PCMA [1] (Profile Consistency Multiple sequence Alignment) is a progressive multiple sequence alignment program that combines two different alignment strategies.  Highly similar sequences are aligned in a fast way as in ClustalW [2] , forming pre-aligned groups.  The T-Coffee [3] strategy is applied to align the relatively divergent groups based on profile-profile comparison and consistency.  The scoring function for local alignments of pre-aligned groups is based on COMPASS [4] , a profile-profile comparison method that is a generalization of the PSI-BLAST [5] approach to profile-sequence comparison.  PCMA balances speed and accuracy in a flexible way and is suitable for aligning large numbers of sequences.

An important parameter:
ave_grp_id:  Threshold of PERCENTAGE sequence identity above which neighboring groups are aligned by ClustalW and below which neighboring groups are subject to profile consistency measure. If the sequence number is very large, a decrease of the threshold from the default value is recommended.
        Range [0..100]
        Default: -ave_grp_id=50

References:

1. Pei J, Sadreyev R, Grishin NV: PCMA: fast and accurate multiple sequence alignment based on profile consistency. Bioinformatics 2003, 19:427-428.

2. Thompson JD, Higgins DG, Gibson TJ: CLUSTAL W: improving the sensitivity of progressive multiple sequence alignment through sequence weighting, position-specific gap penalties and weight matrix choice. Nucleic Acids Res 1994, 22:4673-4680.

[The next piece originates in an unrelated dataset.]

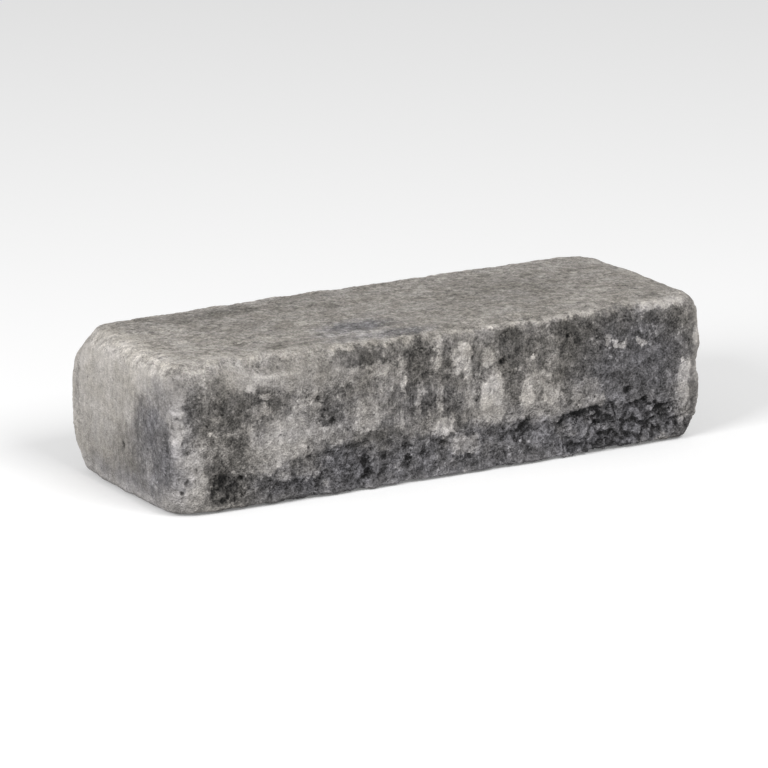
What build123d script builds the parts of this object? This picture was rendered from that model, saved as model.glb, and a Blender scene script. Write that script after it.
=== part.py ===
"""Tumbled concrete stacking block, cast as one piece and worn round in the drum.

X runs along the block, Y runs through it with the face seen in a wall at -Y, and Z is up.
The origin is at the middle of the bed that the block lies on. Sizes are in millimetres.
"""

import os

from build123d import *

# Nominal size of the block
length = 400.0
width = 150.0
height = 100.0

# Tumbling cuts each arris back to a round of changing radius. The faces stay flat, because each round
# is drawn a little outside them and meets them at a visible line.
proud = 0.5

# How far in from each end the long arrises change their radius, and how far each loft runs past the block
long_station = 120.0
overrun = 5.0

# Radii of the long arrises: front bottom, back bottom, back top and front top, from the left end to the right
left_end_radii = (10.0, 10.0, 17.0, 23.0)
left_station_radii = (5.0, 8.0, 10.0, 14.0)
right_station_radii = (4.5, 9.0, 11.0, 6.5)
right_end_radii = (9.0, 12.0, 15.0, 8.0)

# Radii of the upright arrises: front left, front right, back right and back left, from the bed up
bed_radii = (15.0, 9.0, 12.0, 15.0)
middle_radii = (9.0, 4.0, 8.0, 4.0)
top_radii = (14.0, 8.0, 14.0, 20.0)

# Radii of the arrises across the ends: left bottom, right bottom, right top and left top, from front to back
front_radii = (12.0, 13.0, 10.0, 16.0)
centre_radii = (8.0, 8.0, 9.0, 12.0)
back_radii = (11.0, 10.0, 13.0, 20.0)

# Corners knocked off as facets: which corner, the way the facet faces, and its depth below the sharp corner
corner_facets = (
    (("left", "front", "top"), (-0.9, -1.0, 1.3), 15.0),
    (("left", "back", "top"), (-1.2, 0.6, 1.0), 16.0),
    (("right", "front", "top"), (1.0, -0.6, 0.6), 7.5),
    (("right", "back", "top"), (0.8, 1.1, 0.7), 13.0),
    (("left", "front", "bottom"), (-0.8, -1.0, -0.9), 11.5),
    (("left", "back", "bottom"), (-1.0, 0.7, -0.6), 12.0),
    (("right", "front", "bottom"), (1.0, -0.7, -0.8), 10.5),
    (("right", "back", "bottom"), (0.7, 1.0, -1.1), 12.0),
)

# Flakes broken out of the long arrises: back or front, top or bottom, distance from the left or the right
# end, length, and depth below the sharp arris
left_flakes = (
    ("front", "top", 74.0, 92.0, 9.6),
    ("front", "bottom", 92.0, 50.0, 3.6),
    ("back", "top", 112.0, 76.0, 6.0),
)
right_flakes = (
    ("front", "top", 54.0, 46.0, 4.6),
    ("front", "bottom", 70.0, 56.0, 3.6),
    ("back", "top", 66.0, 58.0, 6.4),
    ("back", "bottom", 124.0, 64.0, 5.2),
)

# Flakes broken out of the upright arrises: left or right, front or back, height above the bed, length, depth
upright_flakes = (
    ("left", "front", 60.0, 40.0, 5.2),
    ("right", "front", 52.0, 30.0, 3.6),
    ("right", "back", 38.0, 44.0, 5.0),
)

# Gouges torn along the foot of the front face: distance from the left or the right end, height above the
# bed, length, breadth and depth
left_gouges = ((138.0, 15.0, 136.0, 36.0, 1.8),)
right_gouges = (
    (158.0, 15.0, 128.0, 36.0, 2.0),
    (68.0, 13.0, 122.0, 40.0, 4.4),
)

# Hollows torn out of the foot of the front face: distance from the left or the right end, height above the
# bed, width and depth
left_hollows = (
    (40.0, 16.0, 30.0, 4.4),
    (106.0, 19.0, 32.0, 3.2),
    (132.0, 17.0, 32.0, 3.8),
    (160.0, 19.0, 32.0, 3.2),
    (190.0, 17.0, 32.0, 3.2),
)
right_hollows = (
    (160.0, 18.0, 30.0, 3.2),
    (136.0, 20.0, 30.0, 3.6),
    (103.0, 22.0, 28.0, 5.4),
    (78.0, 21.0, 32.0, 5.4),
    (52.0, 22.0, 28.0, 5.6),
    (32.0, 18.0, 26.0, 4.6),
)

SIDES = {"left": -1, "right": 1, "front": -1, "back": 1}
LEVELS = {"bottom": 0, "top": 1}


def worn_outline(plane, across, along, radii):
    """A rectangle on the plane, just outside the block's faces, with each corner worn to its own radius."""
    half_across = across / 2 + proud
    half_along = along / 2 + proud
    corners = (
        (-half_across, -half_along),
        (half_across, -half_along),
        (half_across, half_along),
        (-half_across, half_along),
    )
    with BuildSketch(plane) as outline:
        with BuildLine():
            FilletPolyline(*corners, radius=radii, close=True)
        make_face()
    return outline.sketch


def arc_radius(run, depth):
    """The radius of an arc whose ends are this far apart and whose middle is this deep below them."""
    return (run**2 / 4 + depth**2) / (2 * depth)


def break_out(point, outward, run, depth):
    """Cut a hollow scar with the side of a ball that passes this deep below a point of the sharp block."""
    bend = arc_radius(run, depth)
    with Locations(Vector(*point) + Vector(*outward).normalized() * (bend - depth)):
        Sphere(bend, mode=Mode.SUBTRACT)


def gouge_out(point, outward, run, breadth, depth):
    """Cut a long scar with the rim of a level ring that passes this deep below a point of the sharp block."""
    bend = arc_radius(run, depth)
    curl = arc_radius(breadth, depth)
    with Locations(Vector(*point) + Vector(*outward).normalized() * (bend - depth)):
        Torus(bend - curl, curl, mode=Mode.SUBTRACT)


# The four long arrises
with BuildPart() as long_wear:
    stations = (
        (-length / 2 - overrun, left_end_radii),
        (-length / 2 + long_station, left_station_radii),
        (length / 2 - long_station, right_station_radii),
        (length / 2 + overrun, right_end_radii),
    )
    loft(
        sections=[
            worn_outline(Plane((x, 0, height / 2), (0, 1, 0), (1, 0, 0)), width, height, radii)
            for x, radii in stations
        ]
    )

# The four upright arrises
with BuildPart() as upright_wear:
    levels = ((-overrun, bed_radii), (height / 2, middle_radii), (height + overrun, top_radii))
    loft(sections=[worn_outline(Plane.XY.offset(z), length, width, radii) for z, radii in levels])

# The four arrises across the ends
with BuildPart() as end_wear:
    depths = (
        (-width / 2 - overrun, front_radii),
        (0, centre_radii),
        (width / 2 + overrun, back_radii),
    )
    loft(
        sections=[
            worn_outline(Plane((0, y, height / 2), (1, 0, 0), (0, -1, 0)), length, height, radii)
            for y, radii in depths
        ]
    )

with BuildPart() as stacking_block:
    Box(length, width, height, align=(Align.CENTER, Align.CENTER, Align.MIN))
    for wear in (long_wear, upright_wear, end_wear):
        add(wear.part, mode=Mode.INTERSECT)

    for (end, face, bed), facing, depth in corner_facets:
        sharp = Vector(SIDES[end] * length / 2, SIDES[face] * width / 2, LEVELS[bed] * height)
        outward = Vector(*facing).normalized()
        split(bisect_by=Plane(sharp - outward * depth, z_dir=outward), keep=Keep.BOTTOM)

    for flakes, end in ((left_flakes, "left"), (right_flakes, "right")):
        for face, bed, from_end, run, depth in flakes:
            x = SIDES[end] * (length / 2 - from_end)
            arris_point = (x, SIDES[face] * width / 2, LEVELS[bed] * height)
            break_out(arris_point, (0, SIDES[face], 2 * LEVELS[bed] - 1), run, depth)

    for end, face, above_bed, run, depth in upright_flakes:
        arris_point = (SIDES[end] * length / 2, SIDES[face] * width / 2, above_bed)
        break_out(arris_point, (SIDES[end], SIDES[face], 0), run, depth)

    for gouges, end in ((left_gouges, "left"), (right_gouges, "right")):
        for from_end, above_bed, run, breadth, depth in gouges:
            face_point = (SIDES[end] * (length / 2 - from_end), -width / 2, above_bed)
            gouge_out(face_point, (0, -1, 0), run, breadth, depth)

    for hollows, end in ((left_hollows, "left"), (right_hollows, "right")):
        for from_end, above_bed, run, depth in hollows:
            face_point = (SIDES[end] * (length / 2 - from_end), -width / 2, above_bed)
            break_out(face_point, (0, -1, 0), run, depth)

stacking_block.part.label = "stacking_block"

os.makedirs("parts", exist_ok=True)
export_step(stacking_block.part, "parts/stacking_block.step")
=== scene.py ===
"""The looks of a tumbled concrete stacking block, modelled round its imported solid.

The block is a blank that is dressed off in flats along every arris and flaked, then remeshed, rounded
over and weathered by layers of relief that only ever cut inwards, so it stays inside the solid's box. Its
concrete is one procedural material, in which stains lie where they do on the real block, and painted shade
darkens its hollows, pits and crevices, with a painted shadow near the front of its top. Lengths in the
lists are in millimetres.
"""

import math

import bpy
import numpy as np
from bpy.props import FloatProperty, FloatVectorProperty, IntProperty, PointerProperty
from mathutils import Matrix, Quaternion, Vector, noise


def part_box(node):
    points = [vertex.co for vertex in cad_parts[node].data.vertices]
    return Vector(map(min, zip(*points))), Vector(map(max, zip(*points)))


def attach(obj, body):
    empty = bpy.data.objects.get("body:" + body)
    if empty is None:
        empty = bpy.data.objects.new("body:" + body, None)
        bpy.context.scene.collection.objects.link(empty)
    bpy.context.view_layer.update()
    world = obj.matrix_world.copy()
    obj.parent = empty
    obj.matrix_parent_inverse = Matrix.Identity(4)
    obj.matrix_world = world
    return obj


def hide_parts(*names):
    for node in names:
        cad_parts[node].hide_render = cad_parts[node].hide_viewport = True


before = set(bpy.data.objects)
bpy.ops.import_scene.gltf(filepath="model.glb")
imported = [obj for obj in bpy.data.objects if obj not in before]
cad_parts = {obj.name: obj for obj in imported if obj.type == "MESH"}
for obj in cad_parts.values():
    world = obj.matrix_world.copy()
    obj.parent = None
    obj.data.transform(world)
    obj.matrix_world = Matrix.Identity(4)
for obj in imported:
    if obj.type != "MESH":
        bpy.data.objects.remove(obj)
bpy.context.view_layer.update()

bl_info = {
    "name": "Stacking block",
    "version": (1, 0, 0),
    "blender": (4, 5, 0),
    "location": "3D View > Sidebar > Block",
    "description": "Models a tumbled concrete stacking block and the stage that it is shown on",
    "category": "Object",
}

MM = 0.001
NODE = "stacking_block"
LOW, HIGH = (Vector(corner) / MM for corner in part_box(NODE))
HALF = (HIGH - LOW) / 2
MIDDLE = (HIGH + LOW) / 2

# The noise would be seeded by the clock without this, and change from run to run
NOISE_SEED = 1

# The axis that each face of the block stands across, the side of the block it is on, and the two axes that
# measure a place on it
FACES = {
    "left": (0, -1, (1, 2)),
    "right": (0, 1, (1, 2)),
    "front": (1, -1, (0, 2)),
    "back": (1, 1, (0, 2)),
    "bottom": (2, -1, (0, 1)),
    "top": (2, 1, (0, 1)),
}

# Each arris lies between two faces. It is worn to a round whose radius is given at stations along it, and
# which is drawn a little outside the faces. The angles are those at which its flats are dressed off.
PROUD = 0.5
LONG_STATIONS = (-205, -80, 80, 205)
UPRIGHT_STATIONS = (-5, 50, 105)
END_STATIONS = (-80, 0, 80)
ARRIS_WEAR = (
    ("front", "top", LONG_STATIONS, (23, 14, 6.5, 8)),
    ("back", "top", LONG_STATIONS, (17, 10, 11, 15)),
    ("back", "bottom", LONG_STATIONS, (10, 8, 9, 12)),
    ("front", "bottom", LONG_STATIONS, (10, 5, 4.5, 9)),
    ("left", "front", UPRIGHT_STATIONS, (15, 9, 14)),
    ("right", "front", UPRIGHT_STATIONS, (9, 4, 8)),
    ("right", "back", UPRIGHT_STATIONS, (12, 8, 14)),
    ("left", "back", UPRIGHT_STATIONS, (15, 4, 20)),
    ("left", "bottom", END_STATIONS, (12, 8, 11)),
    ("right", "bottom", END_STATIONS, (13, 8, 10)),
    ("right", "top", END_STATIONS, (10, 9, 13)),
    ("left", "top", END_STATIONS, (16, 12, 20)),
)
DRESSING_ANGLES = (12, 28.5, 45, 61.5, 78)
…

3. Notredame C, Higgins DG, Heringa J: T-Coffee: A novel method for fast and accurate multiple sequence alignment. J Mol Biol 2000, 302:205-217.

4. Sadreyev R, Grishin N: COMPASS: a tool for comparison of multiple protein alignments with assessment of statistical significance. J Mol Biol 2003, 326:317-336.

5. Altschul SF, Madden TL, Schaffer AA, Zhang J, Zhang Z, Miller W, Lipman DJ: Gapped BLAST and PSI-BLAST: a new generation of protein database search programs. Nucleic Acids Res 1997, 25:3389-3402.